### [Task instructions]
All lines in the data bearing the string "with" should be identified and copied.
=-=-=
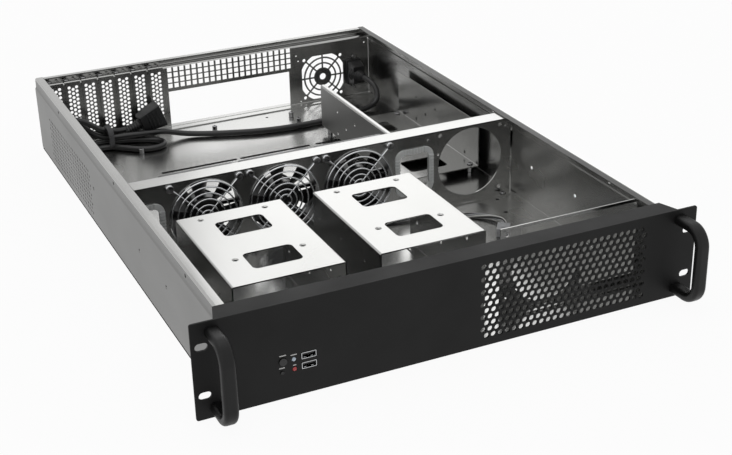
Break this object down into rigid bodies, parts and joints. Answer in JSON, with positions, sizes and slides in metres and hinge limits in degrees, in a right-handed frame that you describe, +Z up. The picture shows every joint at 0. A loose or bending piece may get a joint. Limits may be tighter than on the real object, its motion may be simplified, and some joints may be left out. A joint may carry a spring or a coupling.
{
  "type": "rackmount server case",
  "caption": "Open 2U rackmount server case: steel tray, black panel with two handles, fan wall with fans, drive cages, rear tray, slot covers and stored leads.",
  "frame": {"origin": "under the middle of the whole case, on the plane that the tray stands on", "axes": "+X across the rack to the right seen from the front, +Y from the front panel to the rear, +Z up"},
  "size_m": [0.4826, 0.692, 0.0881],
  "materials": {
    "zinc_steel": "zinc plated sheet, satin",
    "panel_black": "fine powder coat, matt black",
    "handle_black": "black anodised, satin",
    "plastic_black": "moulded black plastic",
    "plastic_grey": "moulded grey edging",
    "wire_chrome": "bright plated wire",
    "screw_steel": "bright zinc screws",
    "cord_black": "soft black cord sheath",
    "tie_grey": "hook and loop strap",
    "board_green": "printed circuit board",
    "port_steel": "bright tinned shell",
    "lamp_clear": "clear pale blue lamp",
    "lamp_red": "clear red lamp",
    "lead_wires": "thin insulated wires"
  },
  "bodies": {
    "case": {"board_standoffs": "screw_steel", "cable_edging_left": "plastic_grey", "cable_edging_mid": "plastic_grey", "chassis_tray": "zinc_steel", "cord_hank": "cord_black", "cord_socket": "plastic_black", "cord_tail": "cord_black", "cord_tie": "tie_grey", "drive_cage_left": "zinc_steel", "drive_cage_right": "zinc_steel", "drive_led": "lamp_red", "fan_frame_1": "plastic_black", "fan_frame_2": "plastic_black", "fan_frame_3": "plastic_black", "fan_guard_1": "wire_chrome", "fan_guard_2": "wire_chrome", "fan_guard_3": "wire_chrome", "fan_screws": "screw_steel", "fan_wall": "zinc_steel", "front_io_board": "board_green", "front_lead": "lead_wires", "front_panel": "panel_black", "handle_left": "handle_black", "handle_right": "handle_black", "inlet_connector": "plastic_black", "inlet_screws": "screw_steel", "lead_connector": "plastic_black", "power_cord": "cord_black", "power_led": "lamp_clear", "psu_plate": "zinc_steel", "rear_drive_tray": "zinc_steel", "rear_panel": "zinc_steel", "slot_cover_1": "zinc_steel", "slot_cover_2": "zinc_steel", "slot_cover_3": "zinc_steel", "slot_cover_4": "zinc_steel", "slot_cover_5": "zinc_steel", "slot_cover_6": "zinc_steel", "slot_cover_7": "zinc_steel", "slot_screws": "screw_steel", "tray_pillars": "screw_steel", "usb_port_lower": "port_steel", "usb_port_upper": "port_steel"},
    "rotor_1": {"fan_rotor_1": "plastic_black"},
    "rotor_2": {"fan_rotor_2": "plastic_black"},
    "rotor_3": {"fan_rotor_3": "plastic_black"},
    "power_key": {"power_button": "plastic_black"},
    "reset_key": {"reset_button": "plastic_black"}
  },
  "joints": [
    {"name": "fan_1_spin", "type": "hinge", "parent": "case", "child": "rotor_1", "pos_m": [-0.1324, -0.0148, 0.0447], "axis": [0, -1, 0], "continuous": true},
    {"name": "fan_2_spin", "type": "hinge", "parent": "case", "child": "rotor_2", "pos_m": [-0.05, -0.0148, 0.0447], "axis": [0, -1, 0], "continuous": true},
    {"name": "fan_3_spin", "type": "hinge", "parent": "case", "child": "rotor_3", "pos_m": [0.032, -0.0148, 0.0447], "axis": [0, -1, 0], "continuous": true},
    {"name": "power_press", "type": "slide", "parent": "case", "child": "power_key", "axis": [0, 1, 0], "range_m": [0, 0.0012], "stiffness_N_per_m": 400, "springref_m": -0.0005},
    {"name": "reset_press", "type": "slide", "parent": "case", "child": "reset_key", "axis": [0, 1, 0], "range_m": [0, 0.0012], "stiffness_N_per_m": 400, "springref_m": -0.0005}
  ]
}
=-=-=
### [Answer in full]
Break this object down into rigid bodies, parts and joints. Answer in JSON, with positions, sizes and slides in metres and hinge limits in degrees, in a right-handed frame that you describe, +Z up. The picture shows every joint at 0. A loose or bending piece may get a joint. Limits may be tighter than on the real object, its motion may be simplified, and some joints may be left out. A joint may carry a spring or a coupling.
  "caption": "Open 2U rackmount server case: steel tray, black panel with two handles, fan wall with fans, drive cages, rear tray, slot covers and stored leads.",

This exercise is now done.